К корпусу ее, с тех пор как я ее видел, никто не прикасался, и с голых досок обшивки лохмотьями свисали остатки ее зеленой краски, точно изъеденной экземой. Ее днище, лишившееся последних следов сурика и намазанное мазутом, жирно блестело. Палубы зияли дырами люков, разошедшимися швами; между нестругаными новыми досками тянулись длинные черные потеки вара там, где кто-то конопатил на скорую руку. Грот-мачта была сломана в десяти футах над палубой, а фок-мачта, ничем не закрепленная, покачивалась под жутковатым углом в мольбе к глухим и слепым небесам.
Но сильнее всего кровь холодела при виде гигантской неокрашенной, смахивающей на ящик надстройки, которую кое-как присобачили к палубам.
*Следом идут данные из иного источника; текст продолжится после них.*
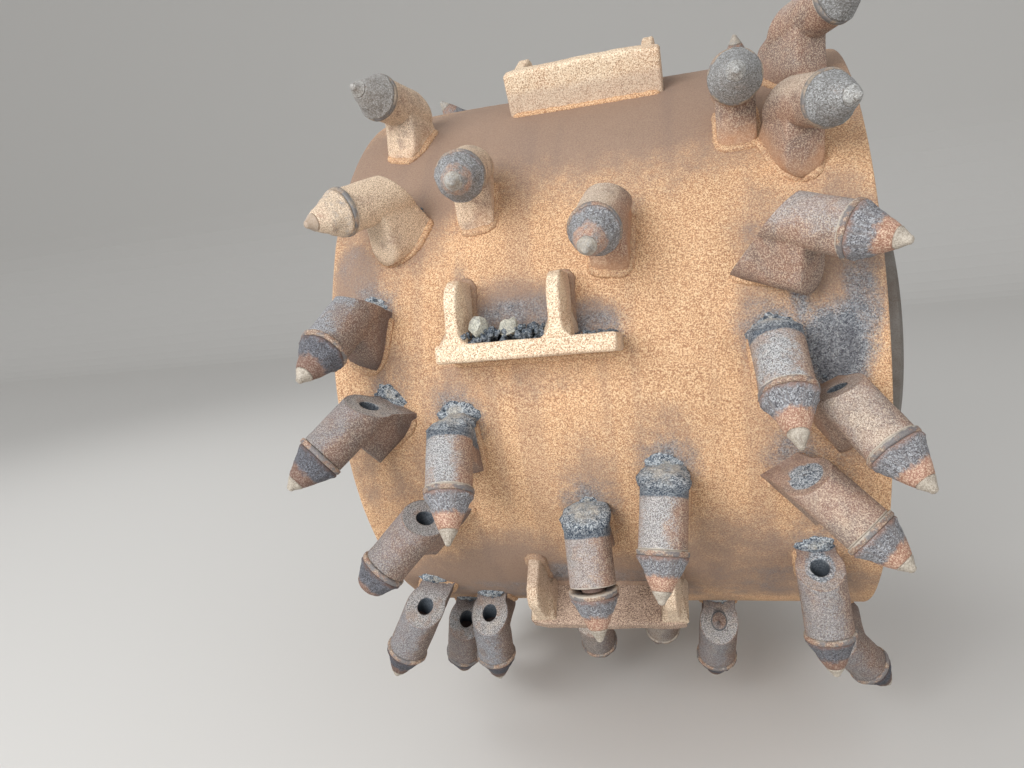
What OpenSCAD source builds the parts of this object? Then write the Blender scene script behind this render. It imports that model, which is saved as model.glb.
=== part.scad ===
// Milling drum of a small cold planer, with its hub drive and its free end bearing.
// X runs along the drum from the drive end, +Z is up, and the origin is the centre of
// the drive flange's outer face. Seen from -Y the drum cuts downwards.

/* [Shell] */
// Outside diameter of the drum shell
shell_d = 560; // [540:2:580]
// Wall of the drum shell
shell_wall = 24; // [18:1:30]
// Length of the drum shell
shell_len = 446; // [440:1:470]
// From each side plate of the machine to the shell's rim
rim_gap = 39; // [34:1:46]

/* [Pick holders] */
// Height of a new pick's tip over the shell
tip_rise = 88; // [82:0.5:92]
// Angle between a pick and the cutting direction, in degrees
attack = 49; // [45:0.5:52]
// Outside diameter of a holder's sleeve
sleeve_d = 38; // [34:0.5:40]
// Length of a sleeve on its axis
sleeve_len = 54; // [50:1:58]
// Slope of a sleeve's rear face, in degrees
rear_slope = 35; // [28:1:38]
// Bore for the pick's shank
shank_bore_d = 20; // [18:0.5:22]
// Knock-out hole at a sleeve's rear
knock_d = 15; // [12:0.5:17]
// Length of the knock-out hole, on the sleeve's axis
knock_len = 10; // [8:1:12]
// Width of a holder's foot
foot_w = 31; // [26:1:34]
// How far a foot's toe reaches under the shell's surface
foot_sink = 4.2; // [2:0.1:8]
// From the sleeve's front face back to the foot's
foot_back = 26; // [22:1:30]

/* [Picks] */
// A new pick's tip to its holder's front face
head_len = 46; // [44:1:50]
// Diameter of the wear washer
washer_d = 41; // [39:0.5:43]
// Thickness of the wear washer
washer_t = 4.5; // [3:0.5:6]
// Diameter of the pick's collar
collar_d = 39.5; // [36:0.5:42]
// Diameter of the pick's cone behind the shoulder
cone_d = 24; // [20:0.5:27]
// Diameter of the carbide tip
tip_d = 14.6; // [12:0.2:17]
// Length of a new carbide tip
tip_len = 13; // [11:0.5:15]
// Diameter of the shank
shank_d = 19.6; // [17.4:0.1:19.8]
// Length of the shank
shank_len = 40; // [34:1:42]

/* [Ejector paddles] */
// Length of a paddle along the drum
paddle_len = 144; // [130:1:156]
// Height of a paddle above the shell
paddle_h = 41; // [36:1:48]
// Thickness of a paddle
paddle_t = 12; // [10:0.5:16]
// Thickness of a gusset
gusset_t = 11; // [8:0.5:14]
// Length of a gusset behind its paddle
gusset_len = 54; // [44:1:58]
// Height of a gusset above the shell
gusset_h = 37; // [30:1:40]

/* [Drive end] */
// From the drive flange's bolt circle to its rim
flange_rim = 18; // [16:1:22]
// Thickness of the fixed drive flange
flange_t = 24; // [20:1:26]
// Bolt circle of the drive flange
flange_circle = 254; // [246:2:262]
// Bolts in the drive flange
flange_bolts = 12; // [8:2:16]
// Bolt holes in the drive flange and in the free end's flange
bolt_hole_d = 17.5; // [15.5:0.5:19.5]
// Pilot bore for the hydraulic motor
pilot_d = 127; // [120:1:140]
// Depth of the motor's pilot bore
pilot_depth = 12; // [8:1:16]
// Splined socket for the motor's shaft
socket_d = 44; // [36:1:52]
// Depth of the socket below the pilot
socket_depth = 60; // [50:1:70]
// Diameter of the fixed neck that carries the gear case
neck_d = 190; // [180:2:200]
// Length of the fixed neck
neck_len = 44; // [40:1:50]
// Diameter of the fixed hub inside the gear case
hub_d = 120; // [100:2:130]
// Length of the fixed hub past the neck
hub_len = 76; // [60:1:84]
// Wall of the turning gear case
case_wall = 27; // [22:1:30]
// Thickness of the gear case's cover
cover_t = 14; // [10:1:18]
// Diameter of the gear case's flange
case_flange_d = 350; // [340:2:370]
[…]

Массивная, она тянулась от кокпита до подножья фок-мачты. Больше всего она походила на гигантский саркофаг. Казалось, кораблик, чувствуя, что умирает от какой-то неизлечимой и омерзительной болезни, взвалил себе на спину собственный гроб и пополз к кладбищу, но не добрался и умер там, где покоился теперь.
От этого зрелища я онемел, но на моего маленького мокроносого проводника оно произвело прямо обратное впечатление. Он в первый раз заговорил:
— Господи Иисусе, сэр! — сказал он. — До чего ж красивый, а?
Я не сразу отправился к Еносу. Хоть я человек мирный, но руки у меня чесались убить его на месте. А потому я снова забрался в «Страстоцвет» и, как у меня в обычае, когда я попадаю в сложную ситуацию, откупорил бутылку.
В этот момент заботил меня в основном Джек Макклелланд. Джек должен был приехать в Грязную Яму через две недели, готовый отправиться в наше плавание. Джек принадлежит к тем изысканным Фортуной людям, которым чужды слабости простых смертных. Он — Человек, Который Умеет Доводить Дело До Конца, и ждет того же от своих присных. Он не взывает к Судьбам, он отдает им распоряжения. Он отдает распоряжения всем, получил их от него и я.